In this article, we will look at recognising negative thoughts and knowing how to rationalise them, so that this cycle can be upturned to improve our mood. This can be done through considering ‘Cognitive Distortions’, various ways in which our minds trick us into thinking an irrational and negative thought is true.

Common Cognitive Distortions:

  1. Filtering

Mental filtering occurs when we focus only on negative aspects of a situation, and blow them out of proportion by filtering out – or pushing aside – consideration of any positive aspects. This can lead to heightened anxiety or depression. For example, we might accuse ourselves of being a failure because of one negative comment (whether from a colleague, boss, teacher…), when actually, all the positive comments that we push aside are proof of our relative success.

We must instead practise considering negative aspects of a situation only in proportion with – and alongside – the positive ones. When you begin to notice yourself focusing on a negative thought, how about you make a list of the positives you know you should also take into account?

  • Polarized thinking

Polarized thinking is when we view situations as having consequences or outcomes which are either “black or white” – all or nothing. For example, it might be thinking that we are a failure in sport unless we are the best in our team. In other words, this thinking style dismisses the grey area in the middle of the two extremes in which, more often than not, our actions fall. Polarized thinking is a common trait of perfectionists who consider any outcome less than perfect as a failure. This can lead to heightened anxiety and low self-esteem.

We must instead practise viewing our actions with self-compassion, recognising both our strengths and our weaknesses together, and not maximise the weight of one over the other.

  • Overgeneralisation

Overgeneralisation occurs when we base our universal assumptions on one particular person or situation. This distortion does not allow us to recognise that not everybody has the same thoughts, nor does every situation unfold in exactly the same way. For example, we might hold the belief that we will never be able to succeed in a job based on one negative experience in a former job. However, this does not take into account the fact that we could thrive in a job better suited to our skillset, or with colleagues we get on better with.

We must learn to acknowledge that ups and downs are inevitable, but that one negative experience does not determine every future experience we will live. We could try pushing ourselves into situations we are scared of to learn that they don’t always pan out as negatively as we expected!

  • Jumping to conclusions 

Jumping to conclusions is making an assumption based on very little to no evidence. An example of this might occur when we a friend does not reply to our text message. Whilst the reason for this could be due to that friend being busy, having forgotten to reply, or not having decided on what to say in response, a common assumption might be that our friend no longer wants to be friends.

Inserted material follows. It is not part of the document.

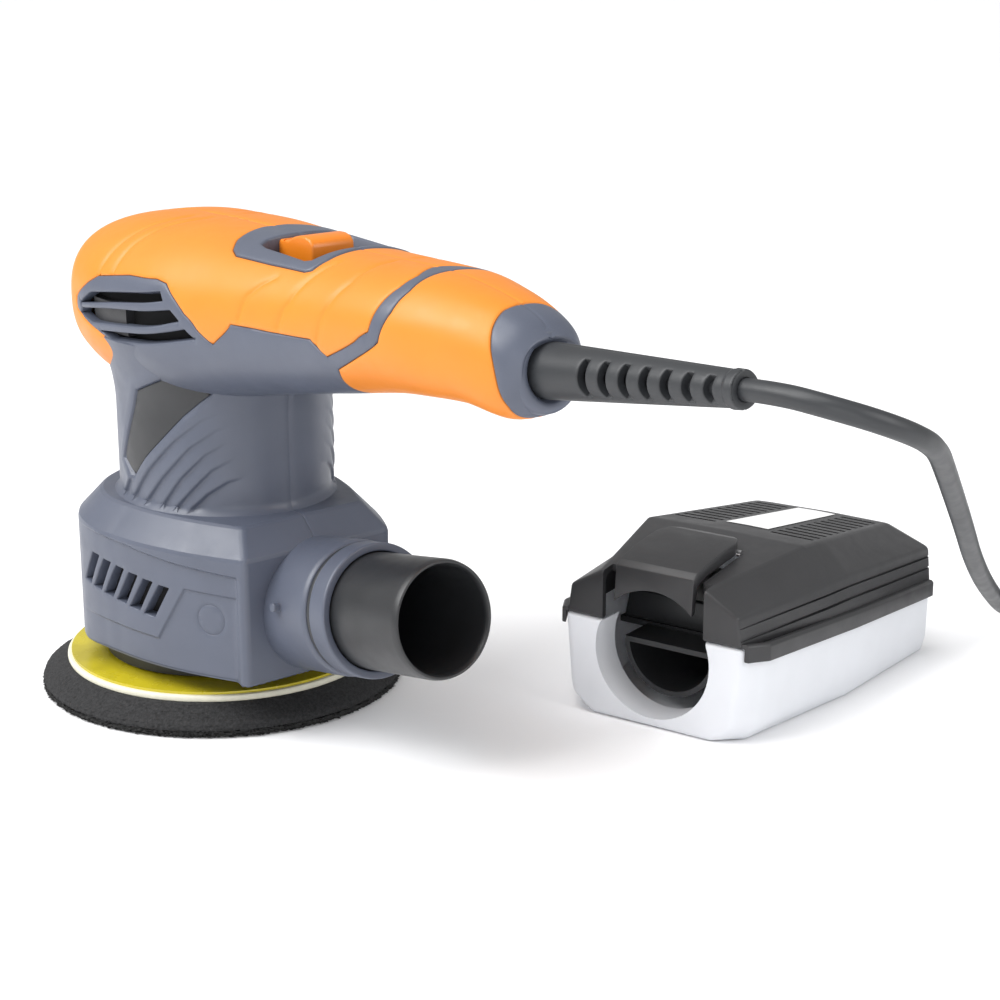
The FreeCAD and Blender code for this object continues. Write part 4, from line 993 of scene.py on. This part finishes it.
BOX = Matrix.Translation((133.8, 79.9, 0)) @ Matrix.Rotation(math.radians(15), 4, "Z")
BOX_Y = (0, 8, 62, 119, 125)
MOUTH_RADIUS, MOUTH_HEIGHT = 21.5, 24.6
RIM_HALF = (33, 37.5, 42, 44.5, 39.5)
LID_ROWS = [  # y, rim half, ridge half and height, top half and height, crown
    (0, 33, 31.5, 43.9, 19.6, 50.6, 51), (47, 40.7, 37.8, 43.4, 30.1, 55.8, 56.2),
    (62, 42, 39.4, 43, 29.3, 53.6, 54), (119, 44.5, 43.2, 39.4, 26.4, 45.3, 45.7),
    (125, 39.5, 38.5, 37.5, 24.5, 43.6, 44),
]


def rim_height(y):
    return 33.5 - 0.065 * y


def plan_loop(halves, inset, heights):
    """A plan of the tray, mirror-symmetric, as a closed loop of points."""
    ends = {0: inset, 4: -inset}
    side = [(h - inset, y + ends.get(k, 0), z)
            for k, (y, h, z) in enumerate(zip(BOX_Y, halves, heights))]
    return side + [(-x, y, z) for x, y, z in reversed(side)]


def lofted(loops):
    """A closed solid through loops of equal length, with flat ends."""
    count = len(loops[0])
    verts = np.vstack([np.array(loop, float) for loop in loops])
    faces = [list(range(count))[::-1], [count * (len(loops) - 1) + k for k in range(count)]]
    for row in range(len(loops) - 1):
        a, b = row * count, (row + 1) * count
        faces += [[a + k, a + (k + 1) % count, b + (k + 1) % count, b + k]
                  for k in range(count)]
    return verts, faces


def tray_block(inset, over=0.0):
    rims = [rim_height(y) + over for y in BOX_Y]
    low = 0.02 if inset == 0 else inset
    return lofted([plan_loop((22, 31, 40.5, 42.5, 36), inset, [low] * 5),
                   plan_loop((30, 36, 42, 44, 39), inset, [6 + inset * 0.5] * 5),
                   plan_loop(RIM_HALF, inset, rims)])


def mouth_bore(extra=0.0):
    """What cuts the round mouth out of the front of the box."""
    return prism(disc(0, MOUTH_HEIGHT, MOUTH_RADIUS + extra, 64), -5, 12, (0, 2, 1))


def make_tray():
    shaped("clear_tray", tray_block(0), "clear_plastic", "dust_box", "dust_tray", bevel=1.6,
           cuts=[tray_block(1.8, 6), mouth_bore()], place=BOX)
    mouth = (BOX @ Matrix.Translation((0, 0, MOUTH_HEIGHT))
             @ Matrix.Rotation(math.radians(-90), 4, "X"))
    verts, faces = turned([(MOUTH_RADIUS, 12), (MOUTH_RADIUS, 0.3), (23.2, 0.3), (23.3, 12),
                           (MOUTH_RADIUS, 12)], mouth, 0.5, 96)
    below_lid = [f for f in faces if max(verts[i][2] for i in f) < 33.2]
    solid("mouth_ring", (verts, below_lid), "clear_plastic", "dust_box")


def lid_block(inset):
    loops = []
    for k, (y, rim, ridge, ridge_z, top, top_z, crown) in enumerate(LID_ROWS):
        low = rim_height(y) + 0.3 - (3 if inset else 0)
        shift = inset if k == 0 else (-inset if k == len(LID_ROWS) - 1 else 0)
        side = [(rim - inset, low), (ridge - inset, ridge_z - inset * 0.5),
                (top - inset * 0.6, top_z - inset)]
        loops.append([(x, y + shift, z) for x, z in side] + [(0, y + shift, crown - inset)]
                     + [(-x, y + shift, z) for x, z in reversed(side)])
    return lofted(loops)


def top_at(y):
    rows = np.array(LID_ROWS)
    return [float(np.interp(y, rows[:, 0], rows[:, k])) for k in range(7)]


def make_lid():
    slot = prism([(-15.4, -5), (15.4, -5), (15.4, 31), (13, 34), (-13, 34), (-15.4, 31)], 20, 80)
    arch = block((-19, -5, 20), (19, 6, 80))
    grooves = []
    for sign in (-1, 1):
        for k in range(11):
            y = 60 + 5.4 * k
            top, top_z = top_at(y)[4:6]
            floor = top_z - 0.9
            grooves.append(prism([(y - 1.0, floor), (y + 1.0, floor - 0.15),
                                  (y + 1.0, top_z + 4), (y - 1.0, top_z + 4)],
                                 sign * 10.8, sign * (top - 2.6), (1, 2, 0)))
    # two long grooves under the ridge on each side
    for sign in (-1, 1):
        for drop, width in ((3.4, 0.7), (7.4, 0.9)):
            line = []
            for y in (-4, 62, 119, 130):
                rim, ridge, ridge_z = top_at(min(max(y, 0), 125))[1:4]
                share = drop / (ridge_z - rim_height(y))
                line.append((sign * (ridge + (rim - ridge) * share), y, ridge_z - drop))
            loops = [[(x - sign * 0.7, y, z - width / 2), (x + sign * 3, y, z - width / 2),
                      (x + sign * 3, y, z + width / 2), (x - sign * 0.7, y, z + width / 2)]
                     for x, y, z in line]
            grooves.append(lofted(loops))
    shaped("lid_shell", lid_block(0), "dark_grey_plastic", "box_lid", "dust_lid", bevel=1.1,
           cuts=[lid_block(2.0), arch, slot, mouth_bore()] + grooves, place=BOX)
    for k, sign in enumerate((-1, 1)):
        loops = []
        for y in (0.6, 8, 62, 118):
            half = float(np.interp(y, BOX_Y, RIM_HALF))
            z = rim_height(y)
            inner, outer = half + 0.3, half + 1.9
            loops.append([(sign * inner, y, z - 4), (sign * outer, y, z - 4),
                          (sign * outer, y, z + 1.2), (sign * (outer - 0.8), y, z + 2.0),
                          (sign * (inner - 1), y, z + 2.0), (sign * (inner - 1), y, z + 0.4),
                          (sign * inner, y, z + 0.3)])
        shaped(f"lid_skirt_{k}", lofted(loops), "dark_grey_plastic", "box_lid", bevel=0.4,
               place=BOX)
    verts = []
    for half, y in ((8.2, 62.5), (7.5, 116)):
        top, top_z, crown = top_at(y)[4:]
        verts += [(a, y, crown - (crown - top_z) * abs(a) / top + 0.2) for a in (-half, 0, half)]
    sheet = np.array(verts) @ np.array(BOX.to_3x3()).T + np.array(BOX.translation)
    solid("lid_window", (sheet, [[0, 1, 4, 3], [1, 2, 5, 4]]), "white_paper", "box_lid",
          "lid_label_plate")


def make_latch():
    side = [(-0.4, 40), (2.0, 40), (3.6, 50), (10, 52.4), (35, 55.2), (36.2, 56.4),
            (35.8, 58.2), (32, 58.9), (24, 58.6), (12, 57), (3.4, 54.9), (1, 53.2)]
    corners = [prism([(14.7, 40), (14.7, 28), (12.6, 33), (9.5, 36.3), (9.5, 40)], 20, 80),
               prism([(-14.7, 40), (-9.5, 40), (-9.5, 36.3), (-12.6, 33), (-14.7, 28)], 20, 80)]
    shaped("latch_cap", prism(side, -14.6, 14.6, (1, 2, 0)), "dark_grey_plastic", "latch",
           "latch_tongue", soft_cuts=[mouth_bore(0.6)] + corners, bevel=1.1, place=BOX)
    axle = prism(disc(31, 54.6, 1, 24), -15.3, 15.3, (1, 2, 0))
    shaped("latch_axle", axle, "steel", "box_lid", "latch_pin", place=BOX)
    cover = prism([(-27, 25.9), (27, 25.9), (25, 36), (-25, 36)], 27, 29.6, (0, 2, 1))
    shaped("filter_front", cover, "black_plastic", "dust_box", bevel=0.5, place=BOX)


# -------- cord

ROUTE = [  # from the strain relief down to the floor
    (247.4, 0, 146.3), (259.3, 0, 147.3), (271, 3, 146), (280, 12, 142.5), (282.5, 25, 137),
    (277.5, 38.5, 130.5), (267, 55.5, 120), (254.5, 76, 106.5), (241, 99, 90), (227, 122, 73.5),
    (213, 146, 58), (199, 170, 44.5), (185.5, 193.5, 32), (173, 216, 21.5), (162, 236.5, 12.5),
    (153, 254.5, 6.5), (145.5, 271.5, 3.3), (139, 287.5, 3),
]
CORD_RADIUS = 3
COIL = (177, 296)
COIL_REACH, COIL_COLUMNS, COIL_STEPS = 39, 3, 16
COIL_START, COIL_TURNS = 193.0, 6.97
TAIL_ROUTE = [(141, 314, 14.4), (149, 334, 10.5), (161, 352, 7.6), (177, 361, 7)]


def coil_slot(lap):
    """Layer and radius of one turn: outer to inner in one layer, inner to outer in the next."""
    layer, column = divmod(min(lap, 6), COIL_COLUMNS)
    if layer % 2:
        column = COIL_COLUMNS - 1 - column
    return layer, COIL_REACH - 2 * CORD_RADIUS * column


def make_cord():
    """One long cord: down from the relief, coiled clockwise on the floor, out to the plug."""
    points = list(ROUTE)
    for k in range(1, int(COIL_TURNS * COIL_STEPS) + 1):
        turn = k / COIL_STEPS
        lap = math.floor(turn)
        share = turn - lap
        (layer, here), (next_layer, there) = coil_slot(lap), coil_slot(lap + 1)
        ease = share * share * (3 - 2 * share)
        radius = here + (there - here) * ease
        height = CORD_RADIUS * (1 + 2 * layer) + 2 * CORD_RADIUS * (next_layer - layer) * ease
        angle = math.radians(COIL_START - 360 * turn)
        points.append((COIL[0] + radius * math.cos(angle), COIL[1] + radius * math.sin(angle),
                       min(height, 5 * CORD_RADIUS)))
    points += TAIL_ROUTE
    curve = bpy.data.curves.new("mains_cord", "CURVE")
    curve.dimensions = "3D"
    curve.bevel_depth = 1  # times each point's radius, which is the cord's own
    curve.bevel_resolution = 6
    curve.use_fill_caps = True
    line = curve.splines.new("NURBS")
    line.points.add(len(points) - 1)
    for knot, point in zip(line.points, points):
        knot.co = (*(np.array(point) * MM), 1)
        knot.radius = CORD_RADIUS * MM
    line.order_u = 3
    line.use_endpoint_u = True
    line.resolution_u = 8
    cord = dress(bpy.data.objects.new("mains_cord", curve), "black_rubber", "housing")
    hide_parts("cord_lead", "cord_coil", "cord_tail")
    return cord


def make_plug():
    outline = [(0, -5), (8, -8), (12, -16), (26, -17.5), (36, -17.5), (36, 17.5), (26, 17.5),
               (12, 16), (8, 8), (0, 5)]
    way = Vector((16, 9, 0)).normalized()
    place = (Matrix.Translation(TAIL_ROUTE[-1])
             @ Matrix.Rotation(math.atan2(way.y, way.x), 4, "Z"))
    return shaped("plug_shell", prism(outline, -6.9, 6.9), "black_plastic", "housing",
                  "plug_body", bevel=2.2, steps=4, place=place)


make_stage()
make_casing()
make_outlet()
make_relief()
make_pad()
make_slider()
make_tray()
make_lid()
make_latch()
CORD = make_cord()
PLUG = make_plug()
for row in frame["record"]["subparts"]:
    node = frame["nodes"][row["node"]]
    node.data.materials.clear()
    node.data.materials.append(FINISHES[row["material_slot"]])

On paper, this seems like an overreaction to such a small stimulus – and that’s because it is.

We must practise rationalising our thoughts by considering more than one but of evidence, and seeing the situation in its entirety, rather than focusing on one insignificant detail. It might help to view the situation externally from your position, for example by questioning what reasons you commonly have for not replying instantly to a text message.

  • Catastrophizing:

Catastrophizing is when we envisage the unlikely worst case scenario being the likely outcome of a situation. This can lead to heightened anxiety because our situation feels much further out of our control and capacity of change than it actually is. An example of catastrophizing might be seen in cases of social anxiety: we might fear that we will embarrass ourselves and result in losing all our friends. However, the likelihood is that we won’t embarrass ourselves at all, and that our friends wouldn’t mind if we did, or that we might even have a good time!

We could practise not catastrophizing by regularly putting ourselves into scary situations to learn that we needn’t ever have been scared of the catastrophe we envisaged. We might also write down a list of all the potentially positive – or less negative – outcomes of a situation.

Like myself, you may have read these cognitive distortions, understood the rationale, and maybe even been able to relate to some of them in your own thinking. Whilst these cognitive distortions feature in our lives through our negative thoughts on a regular basis, it takes practise to rationalise them as and when the negative thought springs into our heads. I encourage you to ask yourself the question “Is this true?” when a negative thought comes into your head, then to run through the list of cognitive distortions to determine whether you can really answer that question affirmatively.